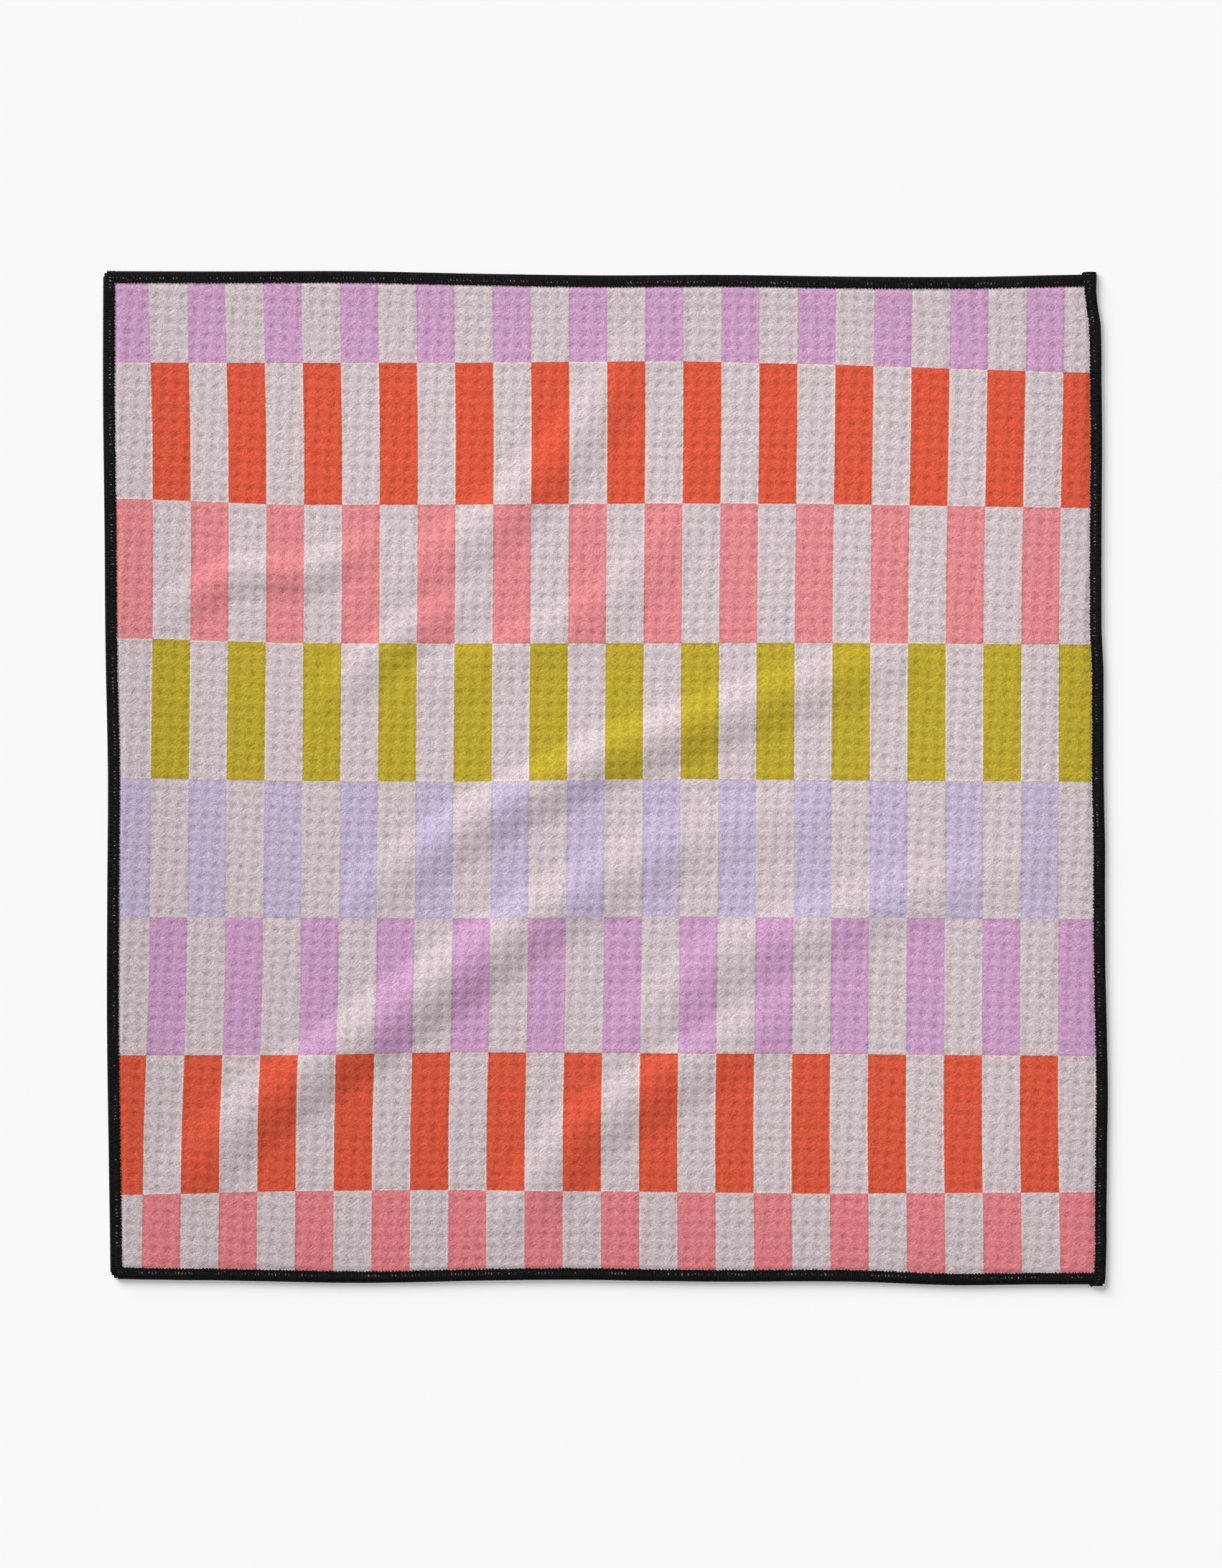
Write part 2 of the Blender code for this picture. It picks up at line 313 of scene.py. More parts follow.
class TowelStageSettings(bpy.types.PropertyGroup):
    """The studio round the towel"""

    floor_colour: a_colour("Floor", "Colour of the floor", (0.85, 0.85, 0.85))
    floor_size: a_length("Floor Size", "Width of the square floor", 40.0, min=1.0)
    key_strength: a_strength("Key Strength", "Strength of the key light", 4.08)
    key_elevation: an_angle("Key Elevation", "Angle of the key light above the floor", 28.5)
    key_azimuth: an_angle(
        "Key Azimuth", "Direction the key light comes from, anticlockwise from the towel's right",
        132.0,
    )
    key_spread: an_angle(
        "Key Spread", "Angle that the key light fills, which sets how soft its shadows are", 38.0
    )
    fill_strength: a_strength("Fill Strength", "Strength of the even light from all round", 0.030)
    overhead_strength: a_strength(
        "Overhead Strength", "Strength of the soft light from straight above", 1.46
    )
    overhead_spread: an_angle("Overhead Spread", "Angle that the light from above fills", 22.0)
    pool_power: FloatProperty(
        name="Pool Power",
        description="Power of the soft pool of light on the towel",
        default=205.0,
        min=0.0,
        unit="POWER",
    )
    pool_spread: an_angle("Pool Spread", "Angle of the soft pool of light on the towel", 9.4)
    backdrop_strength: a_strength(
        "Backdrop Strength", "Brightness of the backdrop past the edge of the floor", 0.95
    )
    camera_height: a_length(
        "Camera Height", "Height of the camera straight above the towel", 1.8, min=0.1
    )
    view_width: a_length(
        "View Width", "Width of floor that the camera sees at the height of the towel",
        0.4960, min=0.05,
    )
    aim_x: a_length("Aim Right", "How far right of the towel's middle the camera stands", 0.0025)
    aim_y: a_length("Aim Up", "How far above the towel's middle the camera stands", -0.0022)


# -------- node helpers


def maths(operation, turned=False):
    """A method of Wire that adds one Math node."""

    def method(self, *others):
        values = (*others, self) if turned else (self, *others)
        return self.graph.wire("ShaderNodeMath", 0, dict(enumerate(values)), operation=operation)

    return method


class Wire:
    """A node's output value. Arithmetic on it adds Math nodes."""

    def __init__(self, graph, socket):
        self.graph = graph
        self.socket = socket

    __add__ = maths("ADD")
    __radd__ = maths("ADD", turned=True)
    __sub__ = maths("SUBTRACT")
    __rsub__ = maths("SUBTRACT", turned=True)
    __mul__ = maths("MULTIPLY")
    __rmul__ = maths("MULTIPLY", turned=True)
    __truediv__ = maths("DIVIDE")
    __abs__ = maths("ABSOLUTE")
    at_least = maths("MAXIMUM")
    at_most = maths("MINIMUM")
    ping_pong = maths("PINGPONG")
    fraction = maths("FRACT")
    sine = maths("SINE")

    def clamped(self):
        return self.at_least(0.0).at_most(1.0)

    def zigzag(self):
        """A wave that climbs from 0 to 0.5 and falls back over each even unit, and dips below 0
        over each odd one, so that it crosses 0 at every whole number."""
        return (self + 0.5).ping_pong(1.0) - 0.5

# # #

Copy out the whole listing, exactly as written.

## ANSWER TO THIS TASK
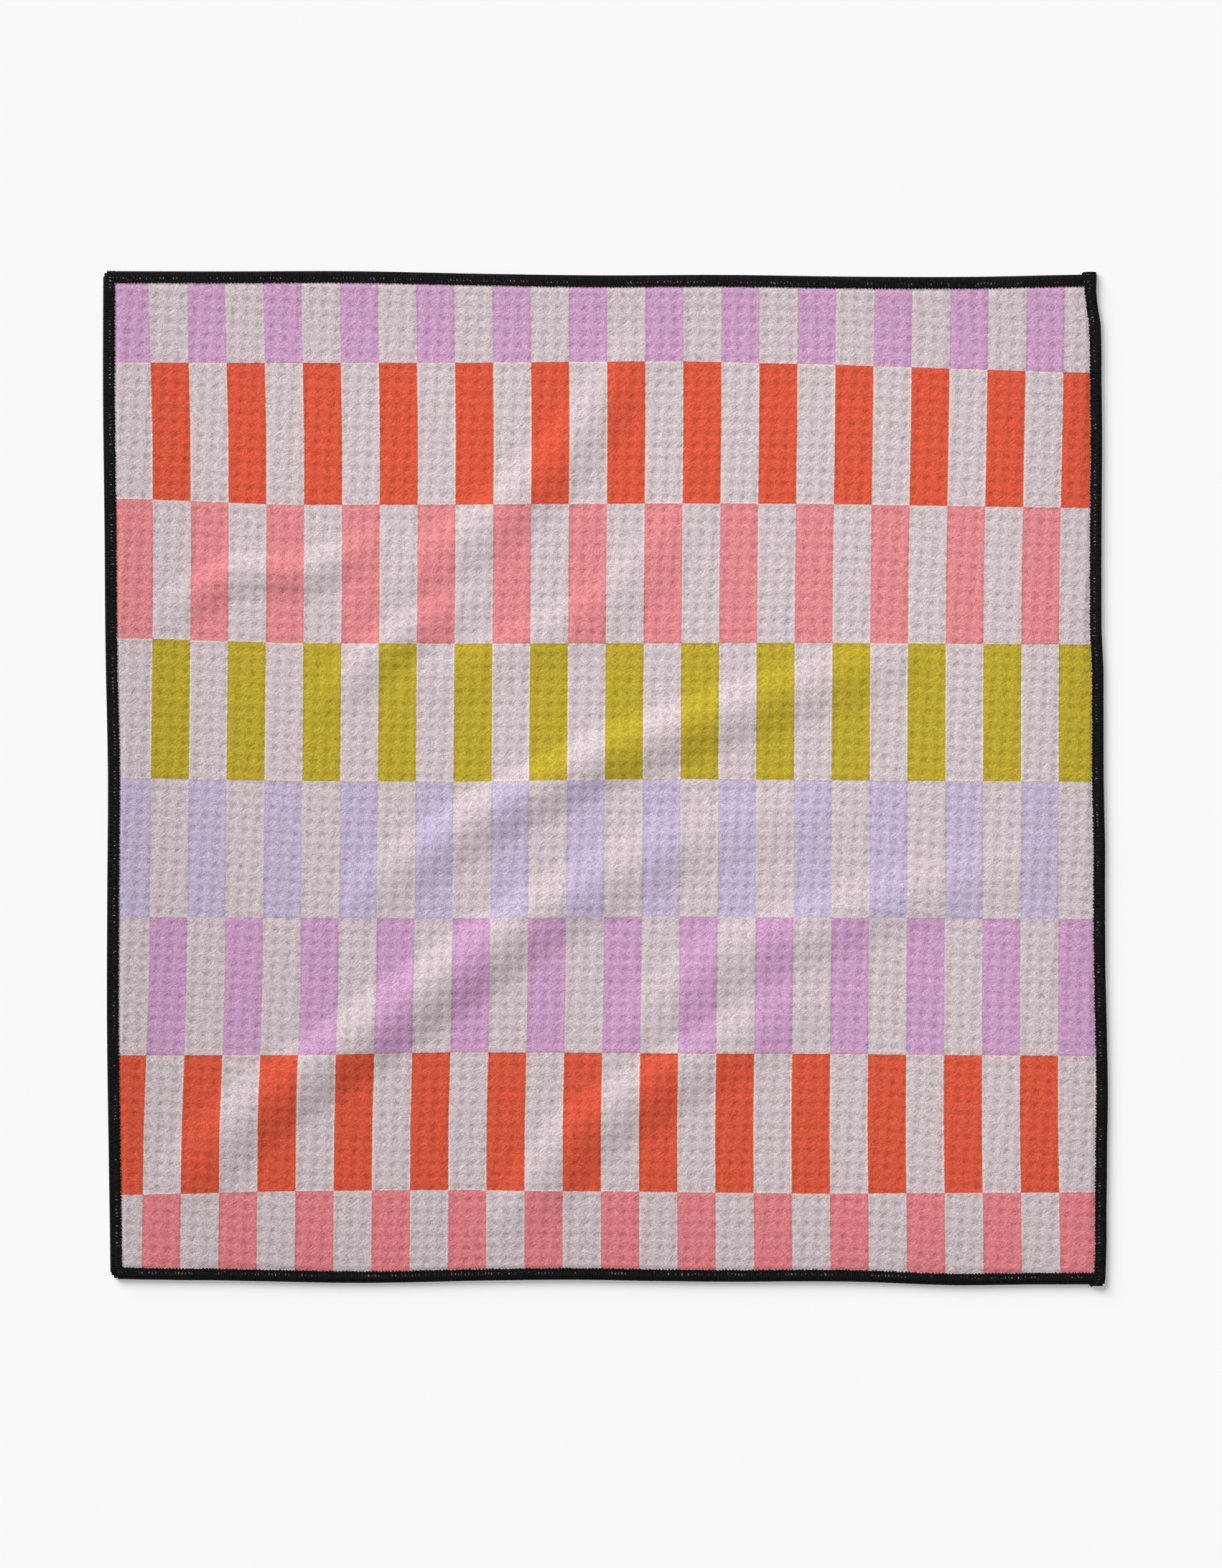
Write part 2 of the Blender code for this picture. It picks up at line 313 of scene.py. More parts follow.
class TowelStageSettings(bpy.types.PropertyGroup):
    """The studio round the towel"""

    floor_colour: a_colour("Floor", "Colour of the floor", (0.85, 0.85, 0.85))
    floor_size: a_length("Floor Size", "Width of the square floor", 40.0, min=1.0)
    key_strength: a_strength("Key Strength", "Strength of the key light", 4.08)
    key_elevation: an_angle("Key Elevation", "Angle of the key light above the floor", 28.5)
    key_azimuth: an_angle(
        "Key Azimuth", "Direction the key light comes from, anticlockwise from the towel's right",
        132.0,
    )
    key_spread: an_angle(
        "Key Spread", "Angle that the key light fills, which sets how soft its shadows are", 38.0
    )
    fill_strength: a_strength("Fill Strength", "Strength of the even light from all round", 0.030)
    overhead_strength: a_strength(
        "Overhead Strength", "Strength of the soft light from straight above", 1.46
    )
    overhead_spread: an_angle("Overhead Spread", "Angle that the light from above fills", 22.0)
    pool_power: FloatProperty(
        name="Pool Power",
        description="Power of the soft pool of light on the towel",
        default=205.0,
        min=0.0,
        unit="POWER",
    )
    pool_spread: an_angle("Pool Spread", "Angle of the soft pool of light on the towel", 9.4)
    backdrop_strength: a_strength(
        "Backdrop Strength", "Brightness of the backdrop past the edge of the floor", 0.95
    )
    camera_height: a_length(
        "Camera Height", "Height of the camera straight above the towel", 1.8, min=0.1
    )
    view_width: a_length(
        "View Width", "Width of floor that the camera sees at the height of the towel",
        0.4960, min=0.05,
    )
    aim_x: a_length("Aim Right", "How far right of the towel's middle the camera stands", 0.0025)
    aim_y: a_length("Aim Up", "How far above the towel's middle the camera stands", -0.0022)


# -------- node helpers


def maths(operation, turned=False):
    """A method of Wire that adds one Math node."""

    def method(self, *others):
        values = (*others, self) if turned else (self, *others)
        return self.graph.wire("ShaderNodeMath", 0, dict(enumerate(values)), operation=operation)

    return method


class Wire:
    """A node's output value. Arithmetic on it adds Math nodes."""

    def __init__(self, graph, socket):
        self.graph = graph
        self.socket = socket

    __add__ = maths("ADD")
    __radd__ = maths("ADD", turned=True)
    __sub__ = maths("SUBTRACT")
    __rsub__ = maths("SUBTRACT", turned=True)
    __mul__ = maths("MULTIPLY")
    __rmul__ = maths("MULTIPLY", turned=True)
    __truediv__ = maths("DIVIDE")
    __abs__ = maths("ABSOLUTE")
    at_least = maths("MAXIMUM")
    at_most = maths("MINIMUM")
    ping_pong = maths("PINGPONG")
    fraction = maths("FRACT")
    sine = maths("SINE")

    def clamped(self):
        return self.at_least(0.0).at_most(1.0)

    def zigzag(self):
        """A wave that climbs from 0 to 0.5 and falls back over each even unit, and dips below 0
        over each odd one, so that it crosses 0 at every whole number."""
        return (self + 0.5).ping_pong(1.0) - 0.5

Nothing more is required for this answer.